Harassing Emails. In an unpublished case, the Parnells, tenants in a homeowners association, obtained a restraining order against a homeowner (Shih) due in part to what the trial court determined were Shih’s numerous unwanted emails about the Parnells (approximately 300 in a 7 month period of time) “on issues that were mundane and designed to simply inflict distress/harassment upon [the Parnells].” The emails were sent not only to the Parnells, but also to their landlord, Mr. Parnell’s employer, and the association. The trial court also found credible evidence of other unreasonable and unwarranted conduct toward the Parnells. Shih was ordered not to harass or contact the Parnells and to stay five yards away from them and their son, and 100 yards away from their dog.

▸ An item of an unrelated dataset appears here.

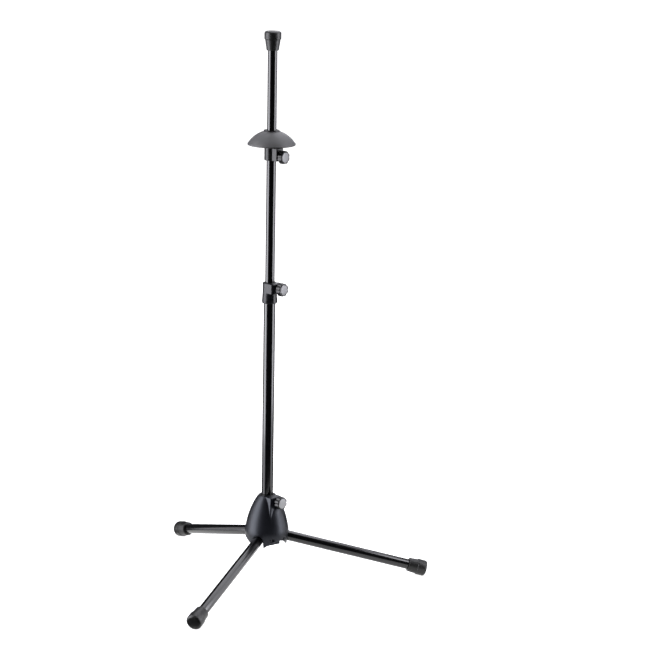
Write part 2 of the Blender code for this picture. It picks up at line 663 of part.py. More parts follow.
def build_thumb_screw(name, carrier, holder, place, tube_radius, knob_size, finishes):
    """A knob on its screw, and the pad that the screw presses on the tube. The holder is bored for them."""
    height, azimuth = place
    knob_back, neck_length = knob_size
    axis = add_empty(f"{name}_screw_axis", carrier, (0, 0, height), radians(azimuth))
    pad_front = tube_radius - PAD_WRAP
    pad_back = tube_radius + GAP + PAD_THICKNESS
    pad = add_piece(f"{name}_pressure_pad", rod(PAD_RADIUS, pad_front, pad_back), finishes["brass"], axis)
    hollow = rod(tube_radius + GAP, -CUT_PAST, CUT_PAST, TUBE_STEPS, "Z")
    combine(pad, add_tool(f"{name}_pad_tool", hollow, axis))

    pocket = rod(PAD_RADIUS + GAP, 0.0, pad_back + PAD_TRAVEL + GAP)
    passage = rod(SCREW_RADIUS + GAP, 0.0, knob_back)
    combine(holder, add_tool(f"{name}_pocket_tool", pocket, axis))
    combine(holder, add_tool(f"{name}_passage_tool", passage, axis))

    screw = rod(SCREW_RADIUS, pad_back + GAP, knob_back + SCREW_IN_KNOB)
    add_piece(f"{name}_screw", screw, finishes["zinc_steel"], axis)
    add_piece(f"{name}_knob", knob_mesh(knob_back, neck_length), finishes["black_plastic"], axis)
    seat = knob_back + KNOB_THICKNESS - KNOB_RECESS + GAP
    inlay = turned([
        (0, seat), (INLAY_RADIUS, seat), (INLAY_RADIUS, seat + INLAY_EDGE),
        (INLAY_RADIUS / 2, seat + INLAY_HEIGHT - GAP / 2), (0, seat + INLAY_HEIGHT),
    ], CAP_STEPS, "X")
    add_piece(f"{name}_inlay", inlay, finishes["bright_inlay"], axis)


def main():
    clear_scene()
    finishes = {name: make_finish(name) for name in FINISHES}
    stand = add_empty("stand", None, (POLE_X, 0, 0))

    reach = FLOOR_REACH
    floor = prism([(-reach, -reach), (reach, -reach), (reach, reach), (-reach, reach)], -CUT_PAST, 0.0)
    floor_tool = add_tool("floor_tool", floor, None)
    legs = []
    for number, azimuth in enumerate(LEG_AZIMUTHS, 1):
        turn = radians(azimuth)
        hinge = (HINGE_REACH * cos(turn), HINGE_REACH * sin(turn), HINGE_HEIGHT)
        legs.append(add_empty(f"leg_{number}_hinge", stand, hinge, turn, LEG_SLOPE))
    casting = build_base(stand, legs, finishes)
    for number, leg_frame in enumerate(legs, 1):
        build_leg(number, leg_frame, floor_tool, stand, finishes)

    lift = add_empty("tube_lift", stand)
    clamp = build_lower_pole(lift, finishes)
    guide_body = add_empty("extension_slide", lift)
    swivel_body = add_empty("extension_swivel", guide_body)
    build_upper_pole(guide_body, swivel_body, finishes)
    slide = add_empty("rest_slide", swivel_body)
    collar = build_bell_rest(slide, finishes)

    build_thumb_screw("base", stand, casting, (BASE_SCREW_HEIGHT, BASE_SCREW_AZIMUTH),
                      LOWER_TUBE_RADIUS, (BASE_KNOB_BACK, BASE_KNOB_NECK_LENGTH), finishes)
    build_thumb_screw("clamp", lift, clamp, (CLAMP_SCREW_HEIGHT, CLAMP_SCREW_AZIMUTH),
                      UPPER_TUBE_RADIUS, (CLAMP_KNOB_BACK, CLAMP_KNOB_NECK_LENGTH), finishes)
    build_thumb_screw("rest", slide, collar, (COLLAR_SCREW_HEIGHT, COLLAR_SCREW_AZIMUTH),
                      UPPER_TUBE_RADIUS, (REST_KNOB_BACK, REST_KNOB_NECK_LENGTH), finishes)


main()
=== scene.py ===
"""Looks for a folding trombone stand: fine surfaces, finishes, floor, light and camera.

Lengths are in metres, heights are above the floor, and azimuths are in degrees about the pole.
"""

import json
from collections import namedtuple
from math import atan2, cos, degrees, pi, radians, sin, sqrt, tan, tau

import bmesh
import bpy
from mathutils import Matrix, Vector


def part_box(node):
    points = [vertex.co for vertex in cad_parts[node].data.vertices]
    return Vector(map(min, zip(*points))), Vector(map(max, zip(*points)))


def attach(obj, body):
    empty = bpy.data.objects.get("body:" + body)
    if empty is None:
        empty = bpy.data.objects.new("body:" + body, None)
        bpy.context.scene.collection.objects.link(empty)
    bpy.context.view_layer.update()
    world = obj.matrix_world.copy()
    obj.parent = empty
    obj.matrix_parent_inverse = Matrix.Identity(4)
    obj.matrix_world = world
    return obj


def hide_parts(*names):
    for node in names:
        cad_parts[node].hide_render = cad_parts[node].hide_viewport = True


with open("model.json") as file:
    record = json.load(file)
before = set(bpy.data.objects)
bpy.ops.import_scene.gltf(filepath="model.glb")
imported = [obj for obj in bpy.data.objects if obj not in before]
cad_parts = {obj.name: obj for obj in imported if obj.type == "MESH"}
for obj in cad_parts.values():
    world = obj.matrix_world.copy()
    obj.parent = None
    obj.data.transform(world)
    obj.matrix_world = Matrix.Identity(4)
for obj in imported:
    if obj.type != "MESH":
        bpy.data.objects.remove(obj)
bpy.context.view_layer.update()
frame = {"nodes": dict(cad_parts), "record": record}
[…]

Shih was also ordered not to contact Mr. Parnell’s employer, the U.S. Marine Corps. The appellate court affirmed the order nearly in its entirety, sending back only one item with directions that the trial court re-word a portion of the order to limit the prohibition on contacting the Marine Corps (a large and public entity engaging in many activities beyond employing Mr. Parnell) to matters concerning the Parnells. (Parnell v. Shih)

More Information. For more information about restraining orders, see the California Courts Guide on Civil Harassment.

Recommendation: To satisfy federal and state regulations and reduce exposure to litigation, boards should adopt anti-harassment/discrimination and neighbor dispute policies for their associations. They should contain the following:

  • Definitions of harassment, neighbor-to-neighbor disputes, protected classes, and third parties.
  • Description of the association's policy against harassment and limitations on the association's authority.
  • Procedures for reporting harassment.
  • Policy for investigating disputes/harassment.
  • Potential actions related to findings.